BERITAU.ID, YOGYA – Paguyuban Becak Motor Malioboro Yogyakarta menegaskan bahwa aksi peringatan Hari HAM Sedunia pada 10 Desember harus benar-benar berlangsung damai demi menjaga Malioboro dari ancaman kerusuhan yang berpotensi melumpuhkan ekonomi.
Peringatan itu muncul karena pengalaman masa lalu menunjukkan bahwa sedikit saja terjadi aksi bakar-bakaran atau lempar-lemparan, kawasan wisata Malioboro langsung kehilangan pengunjung.

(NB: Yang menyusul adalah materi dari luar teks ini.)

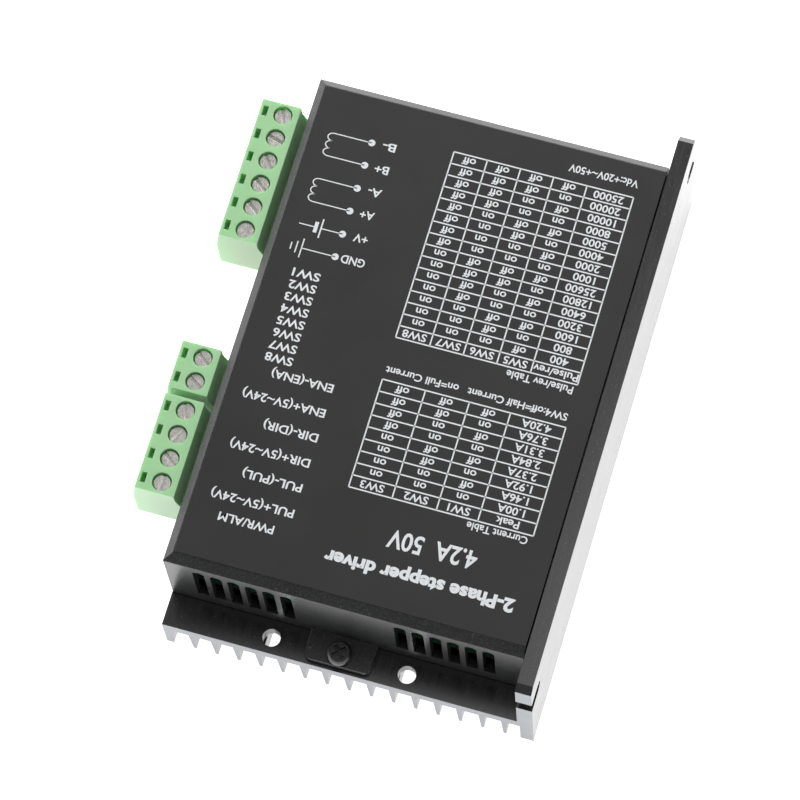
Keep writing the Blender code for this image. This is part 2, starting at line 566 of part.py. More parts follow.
def pole_cutters(y):
    """Everything cut out of the plug for one wire: screw well, chamber, wire entry, test and pin hole."""
    chamber = box((SCREW_X - CHAMBER_X / 2, y - CHAMBER_Y / 2, CHAMBER_Z[0]),
                  (SCREW_X + CHAMBER_X / 2, y + CHAMBER_Y / 2, CHAMBER_Z[1]))
    well = rod((SCREW_X, y, SCREW_BORE_BOTTOM), Z, PLUG_TOP + OVERCUT - SCREW_BORE_BOTTOM, SCREW_BORE_DIA,
               sides=20)
    neck = rod((SCREW_X, y, CHAMBER_Z[1] - BITE), Z, SCREW_BORE_BOTTOM + 2 * BITE - CHAMBER_Z[1],
               SCREW_NECK_DIA, sides=12)
    entry = box((PLUG_FACE_X - OVERCUT, y - WIRE_WIDTH / 2, WIRE_Z[0]),
                (SCREW_X, y + WIRE_WIDTH / 2, WIRE_Z[1]))
    test_hole = box((TEST_HOLE_X[0], y - TEST_HOLE_LENGTH / 2, PLUG_TOP - TEST_HOLE_DEPTH),
                    (TEST_HOLE_X[1], y + TEST_HOLE_LENGTH / 2, PLUG_TOP + OVERCUT))
    nose_end, pin_z = HEADER_FRONT_X - GAP + NOSE_LENGTH, ON_BOARD + HEADER_HEIGHT / 2
    pin_hole = box((nose_end - PIN_HOLE_DEPTH, y - PIN_HOLE / 2, pin_z - PIN_HOLE / 2),
                   (nose_end + OVERCUT, y + PIN_HOLE / 2, pin_z + PIN_HOLE / 2))
    return (chamber, test_hole), (well,), (neck,), (entry, pin_hole)


def build_plug(name, poles, middle):
    length = poles * POLE_PITCH - 2 * PLUG_END_PLAY
    plug = add_part(f"{name}_plug", outline_solid(plug_section(), length, along_y(middle)), "terminal_green")
    nose_half = poles * POLE_PITCH / 2 + HEADER_END - HEADER_WALL - GAP
    nose_x = (HEADER_FRONT_X - GAP - BITE, HEADER_FRONT_X - GAP + NOSE_LENGTH)
    nose_z = (ON_BOARD + HEADER_WALL + GAP, ON_BOARD + HEADER_HEIGHT - HEADER_WALL - GAP)
    join(plug, [box((nose_x[0], middle - nose_half, nose_z[0]), (nose_x[1], middle + nose_half, nose_z[1]))])
    layers = [pole_cutters(y) for y in pole_ys(poles, middle)]
    for layer in zip(*layers):
        cut(plug, [mesh for group in layer for mesh in group])


def build_terminal_screw(number, y):
    """Slotted cylinder-head screw, with its origin on its own axis."""
    head, shank = SCREW_HEAD_DIA / 2, SCREW_SHANK_DIA / 2
    profile = [(0, SCREW_HEAD_TOP), (head - SCREW_HEAD_EDGE, SCREW_HEAD_TOP),
               (head, SCREW_HEAD_TOP - SCREW_HEAD_EDGE),
               (head, SCREW_HEAD_BOTTOM), (shank, SCREW_HEAD_BOTTOM), (shank, SCREW_TIP), (0, SCREW_TIP)]
    screw = add_part(f"terminal_screw_{number:02d}", turned(profile, 20), "nickel")
    screw.location = (SCREW_X, y, 0)
    slot = box((-head - OVERCUT, -DRIVE_SLOT_WIDTH / 2, SCREW_HEAD_TOP - DRIVE_SLOT_DEPTH),
               (head + OVERCUT, DRIVE_SLOT_WIDTH / 2, SCREW_HEAD_TOP + OVERCUT))
    turn = Matrix.Rotation(math.radians(SCREW_TURNS[number - 1]), 4, "Z")
    slot.transform(Matrix.Translation((SCREW_X, y, 0)) @ turn)
    cut(screw, [slot])


def build_clamp_cage(number, y):
    """Square cage that lifts the wire against the bar when its screw is turned."""
    origin = (SCREW_X, y, (CAGE_Z[0] + CAGE_Z[1]) / 2)
    cage = add_part(f"clamp_cage_{number:02d}",
                    box((SCREW_X - CAGE_X / 2, y - CAGE_Y / 2, CAGE_Z[0]),
                        (SCREW_X + CAGE_X / 2, y + CAGE_Y / 2, CAGE_Z[1])), "nickel", origin)
    cut(cage, [box((SCREW_X - CAGE_X, y - CAGE_Y / 2 + CAGE_WALL, CAGE_Z[0] + CAGE_WALL),
                   (SCREW_X + CAGE_X, y + CAGE_Y / 2 - CAGE_WALL, CAGE_Z[1] - CAGE_WALL))])
    cut(cage, [rod((SCREW_X, y, CAGE_Z[1] - 2 * CAGE_WALL), Z, 4 * CAGE_WALL, SCREW_NECK_DIA, sides=12)])


def build_terminals():
    number = 0
    for name, poles, middle in PLUGS:
        build_header(name, poles, middle)
        build_plug(name, poles, middle)
        for y in pole_ys(poles, middle):
            number += 1
            build_terminal_screw(number, y)
            build_clamp_cage(number, y)


build_heatsink()
build_cover()
build_label()
build_cover_screw("cover_screw_near", -1)
build_cover_screw("cover_screw_far", 1)
build_board()
build_power_stage()
build_board_components()
build_lamps()
build_selector_switch()
build_terminals()
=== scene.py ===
# %% [markdown]
# # A stepper motor driver module
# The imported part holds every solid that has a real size: heatsink, cover, board, terminals and their
# screws. This script keeps those places, gives each surface its finish, and adds the fine pieces that
# are too small for the part, such as the label's print, the header pins and the chip's legs.

# %% Load the frame
import json
import math
import random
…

Sikap resmi paguyuban jelas dan tegas bahwa demonstrasi adalah hak warga negara tetapi tidak boleh menjurus menjadi aksi anarkis yang merugikan semua pihak.
“Kami tidak melarang demo, tapi jangan ada bakar-bakaran dan jangan anarkis,” ujar Ketua Paguyuban Bentor Malioboro, Heru Tengeng.
Heru menekankan bahwa para pelaku usaha kecil selalu menjadi korban paling awal setiap kali kerusuhan terjadi di jantung kota Yogyakarta.
Ia menjelaskan bahwa wisatawan biasanya menghindari Malioboro begitu ada kabar kericuhan dan kondisi itu langsung memutus pendapatan ribuan keluarga yang menggantungkan nafkah dari padatnya arus wisata.
“Kalau ada aksi anarkis, orang enggan datang ke Malioboro dan ekonomi langsung lumpuh,” tegasnya.
Heru bahkan menyatakan siap mengerahkan anggota paguyuban untuk membantu menjaga ketertiban jika memang dibutuhkan oleh panitia aksi atau aparat keamanan.
“Anggota kami ada 1.200 orang, dan kalau dibutuhkan, kami siap mengawal aksi Hari HAM 10 Desember agar tetap damai,” katanya.
Ia menambahkan bahwa keamanan ruang publik menjadi fondasi utama yang menentukan apakah para pengemudi bentor bisa pulang membawa uang atau justru merugi akibat kondisi kota yang tidak kondusif.
“Kami hanya ingin mencari nafkah dengan tenang, jadi tolong jangan ada aksi yang merusak,” ujarnya.
Kekhawatiran tersebut juga dirasakan oleh pihak pengelola kawasan cagar budaya Malioboro yang melihat potensi gangguan keamanan setiap kali ada aksi besar.
Kepala UPT Pengelolaan Kawasan Cagar Budaya Dinas Kebudayaan Kota Yogyakarta, Diah Anggraini, mengingatkan bahwa Malioboro merupakan bagian dari sumbu filosofi dunia yang harus dijaga bersama oleh masyarakat.
“Malioboro itu bukan hanya milik Yogyakarta, tapi milik Indonesia bahkan dunia,” kata Diah.
Ia menegaskan bahwa pihaknya menghormati hak warga untuk menyampaikan pendapat tetapi keamanan pengunjung tetap menjadi prioritas utama.
“Kita harus berdiskusi bagaimana demonstrasi bisa berjalan, tapi Malioboro tetap menjadi ruang aman bagi warga dan wisatawan,” ujarnya.
Seruan damai juga datang dari Ketua PHDI DIY, I Nengah Lotama, yang mengingatkan bahwa aksi unjuk rasa harus dilakukan dengan penuh kebijaksanaan.
“Penyampaian aspirasi hendaknya dilakukan dengan tertib dan tidak mengganggu aktivitas warga lain,” kata Nengah Lotama.
Ia memberi peringatan khusus agar peserta aksi tidak membawa atau menggunakan ogoh-ogoh karena benda tersebut memiliki makna religius yang sangat sakral dan hanya digunakan dalam ritual keagamaan Nyepi.
“Dalam melaksanakan aksi unjuk rasa jangan menggunakan ogoh-ogoh karena dapat menyinggung pihak lain dan ogoh-ogoh hanya digunakan pada ritual Tawur Agung saat Hari Suci Nyepi,” tegasnya.
Ia juga mengajak seluruh warga menjaga Yogyakarta tetap damai, teduh, dan tidak mudah terprovokasi.
“Mari kita jaga Yogyakarta sebagai kota yang damai,” ajaknya.
Seruan-seruan tersebut memperkuat harapan bahwa aksi Hari HAM 10 Desember 2025 akan berlangsung tanpa kericuhan sehingga wajah Malioboro tetap aman, wisatawan tetap berdatangan, dan ekonomi warga kecil tidak lagi menjadi korban amarah massa.